Poor pubescent boys.  They are taught over and over again to control their "thought life".  And, absolutely, that is based on Jesus' teachings that its not just what you do, but its what is in your heart.  However, boys, please...keep this struggle to yourselves.  Its never awesome to be a 19 year old girl (let's just say...not that this happened to me) minding your own business, when a guy comes up to you and says, "Um, I'm sorry, but your tank top is causing me to stumble."  Or WORSE is when a guy comes up and says, "I need to apologize to you but I can't say why."  Oh...my...word...

3. Tithing in the Computer Age

My husband and I are terrible tithers.  There, I said it.  SO, we worked it out with our bank and our church to do an automatic bill-pay type of thing.  I know, I know, it takes the joy out of presenting that money to the Lord, but for bad tithers you either do automatic bill pay or you don't give at all.

Anyhoo, knowing that we have already given for the month doesn't make life any less awkward when we are passing the plate on Sunday.  I'm tempted to just throw in an empty envelope.  Or, what I REALLY want to do is pull a T-shirt out of my purse during the offertory, and slip it on over my dress.  It would read, "We do Bill Pay...Everything's Cool."

4.  Small Group Dynamic

Once you are out of  the main service, everything is about Small Groups.  Sunday School classes, Bible studies, etc.  You get used to nodding your head and whispering, "Mm...uh-huh...good point" as people talk.  But every once in a while, someone says something like, "Well, I just love this passage in Colossians because it really shows how if it weren't for Adam and Eve sinning in the garden we'd all be perfect and therefore we should never name children Adam or Eve or else that sin will be passed down to our families." 

You start with your "Mm...uh-huh...good p..." Wait.  What did she just say???  The air in the room suddenly gets thick as our collective mind starts yelling at the other people to say something to correct her, but no one wants to be that person!!  The lady stops speaking.  The room is silent.  No one is making eye contact with anyone.  The silence itself sends the appropriate message...hopefully.  The leader just goes, "Interesting.  WELL! Back to Colossians..."

5.  Christian Music

That moment when you hear Chris Tomlin's "Our God is Greater" or MercyMe's "I Can Only Imagine" on the radio and think, "UGH, I am so sick of this song!"...and then in the next breath feel that you must apologize to God.

6.  Bonfires

Every "retreat???" (thanks to Jonathan, I can never say that word the same again) ends with a bonfire.  The Bonfire always takes the same coarse.  The leaders asks people to come up and share their thoughts on the weekend.  Its quiet...people stare at the ground pretending to concentrate...you only hear the fire hissing and popping.  The leader encourages someone to be the first.  FINALLY the good girl gets up (that would be me...will someone ever release me from this burden???).  The Bonfire Traffic slowly pics up.  Some stories are touching, some stories are from the kids of that lady who won't name people Adam or Eve.  Then it happens.  Someone begins to cry as they talk.  The floodgates have opened.  Every one who gets up to speak is now sobbing.  Good Girl thinks of something else to say so she gets up again so that she can have her turn at a poignant moment (again, first hand experience!).  The crying only ends when the leaders start a song to end the night.  It happens.  every. time. 

My friend calls is "Cri-a-reah"...because its uncontrollable.  Tee hee.

7.  The Word "Agape"

We get taught one Greek work and we think we are theologians.  There are 3 different words for love in Greek.  Agape is friendship.  Eros is sexual.  We love to crack jokes like, "Oh my word, I LOVE Steven Curtis Chapman.  Well, I don't "EROS" him...HA!...I just super "AGAPE" him!!" 

I love my faith (agape!!).  I believe in the power of prayer.  I am raising my son to have a pure heart.
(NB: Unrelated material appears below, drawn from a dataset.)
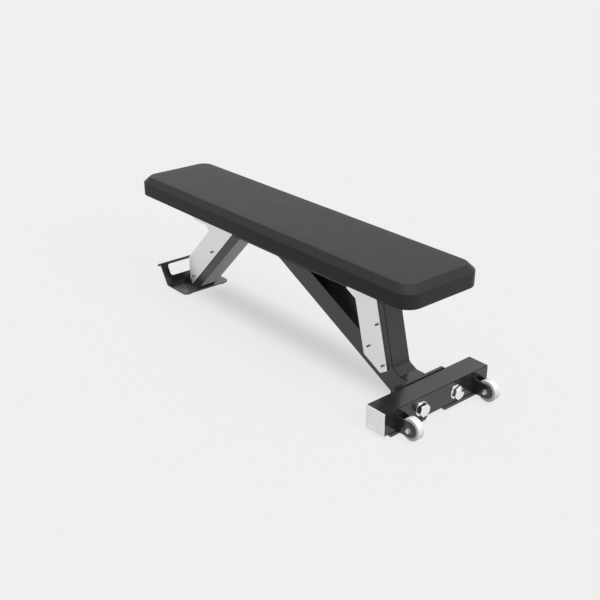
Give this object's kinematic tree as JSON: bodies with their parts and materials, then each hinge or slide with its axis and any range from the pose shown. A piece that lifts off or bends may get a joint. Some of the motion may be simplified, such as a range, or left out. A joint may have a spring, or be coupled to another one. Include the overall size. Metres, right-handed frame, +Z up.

I know no one cares if I don't tithe on Sunday or if I say something crazy in class.  And I adore worship music and I even love a good cry at a bonfire. 

But I love my faith more when I think of its quirks and the quirky people that make up a body of believers.  There are more...sooooo many more.  But let's save those for another post, shall we?  We wouldn't want to get a case of "Blog-a-reah"....not nearly as catchy.